- Born: Albert Keneth Mangweha 16 November 1982 Mbeya Region, Tanzania
- Died: 28 May 2013 (aged 30) Helen Joseph Hospital, Johannesburg, South Africa
- Resting place: Kihonda, Morogoro Region, Tanzania
- Education: Mazengo Secondary School
- Occupation: Rapper • Songwriter • Entrepreneur
- Notable work: Mikasi Kimya Kimya
- Awards: 2011 Tanzania Music Awards
- Musical career
- Origin: Dodoma, Tanzania
- Genres: Tanzanian hip hop; Hip hop; gangsta rap; political hip hop; Bongo Flava;
- Instruments: Vocals
- Labels: Bongo Records; Independent;
- Formerly of: Chemba Squad; East Zoo;

= Albert Mangwea =

Tanzanian Hip hop artist

Albert Keneth Mangweha (November 16, 1982 - May 28, 2013) who used aliases; Ngwair, Mangwea, Mangwair, and Ngwea was a Tanzanian hip hop artist predominantly known for his freestyle punchlines and hardcore rap style.

==Early life==
Mangwea was born on November 16, 1982 in Mbeya, Tanzania as the 10th and the youngest child of his family.
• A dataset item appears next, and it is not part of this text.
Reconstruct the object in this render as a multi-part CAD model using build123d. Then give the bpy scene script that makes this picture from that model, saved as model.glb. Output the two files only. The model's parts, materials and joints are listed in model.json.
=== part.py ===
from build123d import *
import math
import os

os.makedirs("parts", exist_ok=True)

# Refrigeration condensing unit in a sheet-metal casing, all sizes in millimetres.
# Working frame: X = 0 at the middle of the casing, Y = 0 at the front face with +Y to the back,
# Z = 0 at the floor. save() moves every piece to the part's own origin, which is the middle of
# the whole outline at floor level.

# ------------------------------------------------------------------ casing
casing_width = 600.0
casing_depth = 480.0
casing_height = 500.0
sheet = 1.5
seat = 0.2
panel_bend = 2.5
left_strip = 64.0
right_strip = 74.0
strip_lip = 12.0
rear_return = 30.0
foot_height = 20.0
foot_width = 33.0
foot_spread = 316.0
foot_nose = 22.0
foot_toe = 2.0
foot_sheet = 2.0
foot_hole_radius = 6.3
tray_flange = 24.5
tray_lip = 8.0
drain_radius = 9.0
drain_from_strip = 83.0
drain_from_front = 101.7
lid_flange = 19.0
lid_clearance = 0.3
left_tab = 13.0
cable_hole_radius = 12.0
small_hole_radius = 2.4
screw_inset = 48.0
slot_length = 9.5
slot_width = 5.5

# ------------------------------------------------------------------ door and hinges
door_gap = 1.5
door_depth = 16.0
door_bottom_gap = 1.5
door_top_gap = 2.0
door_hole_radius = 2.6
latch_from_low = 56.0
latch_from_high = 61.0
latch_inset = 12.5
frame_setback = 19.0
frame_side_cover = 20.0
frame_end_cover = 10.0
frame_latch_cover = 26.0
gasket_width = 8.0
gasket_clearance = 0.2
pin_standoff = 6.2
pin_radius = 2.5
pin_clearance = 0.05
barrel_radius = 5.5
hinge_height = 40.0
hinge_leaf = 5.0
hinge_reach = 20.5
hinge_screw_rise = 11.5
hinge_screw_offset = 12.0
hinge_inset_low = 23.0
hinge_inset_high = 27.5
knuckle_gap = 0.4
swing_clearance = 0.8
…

He attended at Mazengo Technical College.

==Music career==
Mangwea's career started back in 2003 when he released his first track 'Ghetto langu,' produced by P. Funk Majani. In 2004, he released his first ever album, 'AKA MIMI' that is considered one of Tanzanian's best Hip hop albums of all time. He won the Tanzania Music Awards as the Best Hip Hop artist the same year. He was the owner of 120 carnival liquor hub at Sinza, Dar es Salaam which was demolished after his death.

==Discography==

ALBUMS
- 2004: AKA MIMI
- 2009: N'GE 1982

SINGLES
- CNN ft Fid Q
- Mapenzi gani ft Lady Jaydee
- Aminia feat Inspecta Haruni, Mwana FA
- Birthday N'GE ft Mwasiti, TID & Mez B
- Speed 120 ft Chid Beenz
- Tanzania Hustler ft J-Son
- She performs ft TID
- Mafia ft. Jay Moe
- Bado nimo
- Salamu
- Mademu wangu
- Mida mibovu ft Juma Nature, Ferooz, P. Funk Majani, Dark Master & Jay Moe
- Kimya Kimya
- Nipe deal
- Singida Dodoma ft Dully Sykes
- Alikufa kwa ngoma
- Napokea simu
- Weekend
- Sikiliza
- Wife
- Tupo juu ft Squeezer & Steve RNB
- Ghetto langu
- Clubbin'
- She got a Gwan

==Controversial death==
Mangweha was touring South Africa when he was found unconscious in his room and rushed to Helen Joseph Hospital in Johannesburg where he was pronounced dead on Tuesday noon of May 28, 2013. Controversies arose when reports concerning the cause of his death came out; some reports suggested that he died from alcohol intoxication while other reports suggested that he died from drug overdose. Both suggestions left unsolved puzzle concerning the actual cause of Mangweha's death. He was laid to rest on June 3, 2013 at Kihonda in Morogoro Region, Tanzania.